Strings attached: Fiddler moves to national stage while reminding audience of New Orleans’ needs

Amanda Shaw of Amanda Shaw and the Cute Guys performs during the 2008 New Orleans Jazz & Heritage Festival at the New Orleans Fairgrounds Racetrack in New Orleans.

It wasn’t your typical 18th birthday party.

When New Orleans fiddler/singer Amanda Shaw entered formal adulthood last August, she gathered more than 800 fans and fellow musicians such as Irvin Mayfield and Waylon Thibodeaux for a concert. The event raised more than $11,000 for save-the-wetlands causes in Louisiana.

“That was a milestone for me,” Shaw says.

There already have been many milestones for Shaw, who despite being only 19 has been described as a “seasoned entertainer” and has become a fixture in the New Orleans music scene, routinely drawing large crowds to her performances at the New Orleans Jazz and Heritage Festival.

But she’s looking to break out nationally, and she’ll play for a new audience Friday when she comes to Lawrence. Shaw is the featured performer at this year’s Outdoor Concert and Family Arts Festival at the Lied Center.

Shaw started playing violin at age 3. She first studied classical music before becoming captivated with Cajun music. She started her own band and soon gained some big-time attention, playing twice on “The Rosie O’Donnell Show,” opening for Charlie Daniels and playing on stage with Cyndi Lauper.

She also has done some acting, appearing in Disney’s “Now You See It” and “Stuck in the Suburbs,” and was a major part of the IMAX documentary “Hurricane on the Bayou.”

She says being folded into the New Orleans music scene helped nurture her young fiddle talent.

“I have to say I’ve been really lucky to live in a city that has embraced me from the time I was young,” Shaw says. “To know musicians like Rockin’ Dopsie and Chubby Carrier, and they’d let me come and sit in on a song, I’m lucky. I’ve never felt like a monkey out there. I’ve always felt from the time I was a little kid, I was being true to the music.”

Despite not having a Cajun background herself, Shaw has become a student of the traditional music form. But she’s not one to limit herself to the way things have been done in the past — her recordings also include covers of tunes by The Ramones and The Clash, among others.
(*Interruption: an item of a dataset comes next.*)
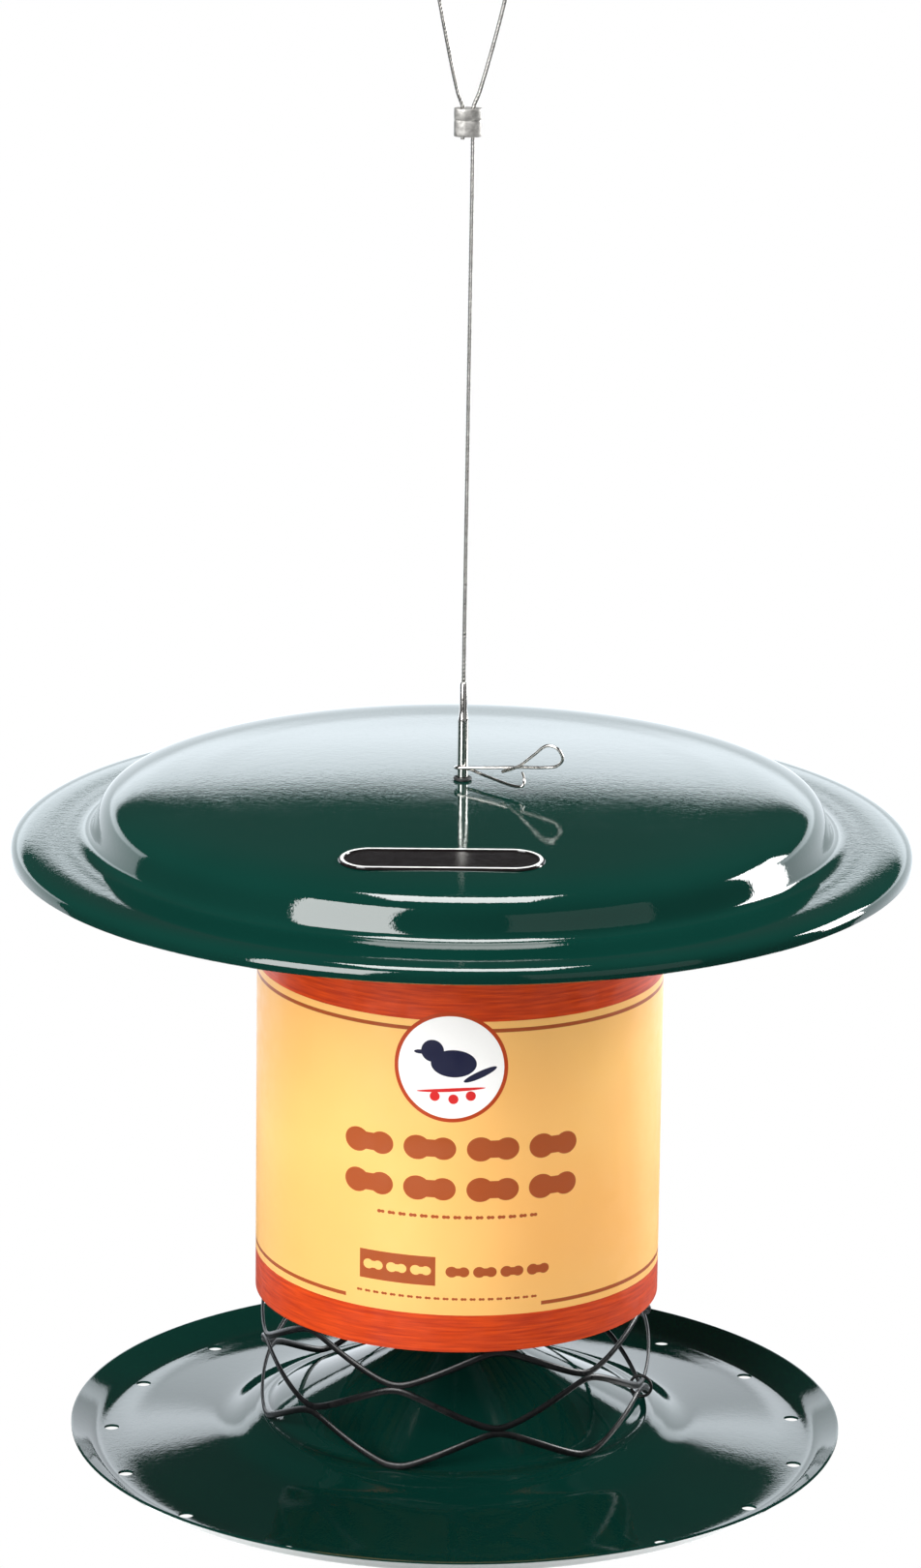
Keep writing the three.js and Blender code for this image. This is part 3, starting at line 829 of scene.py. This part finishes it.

“I listen to anything and everything,” she says. “I had a friend laughing at me. He was working on my mom’s car, and I had a mix CD in there. It might be Loretta Lynn, then a fiddle tune, then Janis Joplin, then Dolly Parton, then Ben Harper.”

Shaw currently is working on her fourth album, which is the first to be produced by Poorman Mayfield Music, a new label founded by Irvin Mayfield and others.

“When we first came up with the idea of starting the label, we sat around one night and said, ‘How do we create and release quality content?'” says Cedric Scott, president of the label. “Amanda, at such a young age, understands what quality is. She proves it every day. … We already know Amanda Shaw is a star. It is our position at Poorman Mayfield Music to make sure that the rest of the world knows.”

In a city still on the rebound after the 2005 Hurricane Katrina, Shaw says she’s convinced the music scene will be even better than it was before the storm.

“A lot of people felt devastated about the whole thing,” she says. “We’ve come a long way. We do need to continue to remind people of the story, and there’s a lot to do. It’s OK for people to come and visit New Orleans. Tourism is our No. 1 way to make money.”

And she notes that there are plenty of acts in plenty of genres playing every night.

“I think people appreciated it more after it was gone,” she says of New Orleans music. “When the people started to come back, the music started to come back.”

As for her and her own band, the Cute Guys, Shaw says she would love to someday be a national name. But she says she won’t go for that if it means sacrificing the quality of her music.

“Of course, my ultimate goal is to be able to make a living and be able to travel and go all over,” she says. “There would be no better feeling than to do that.”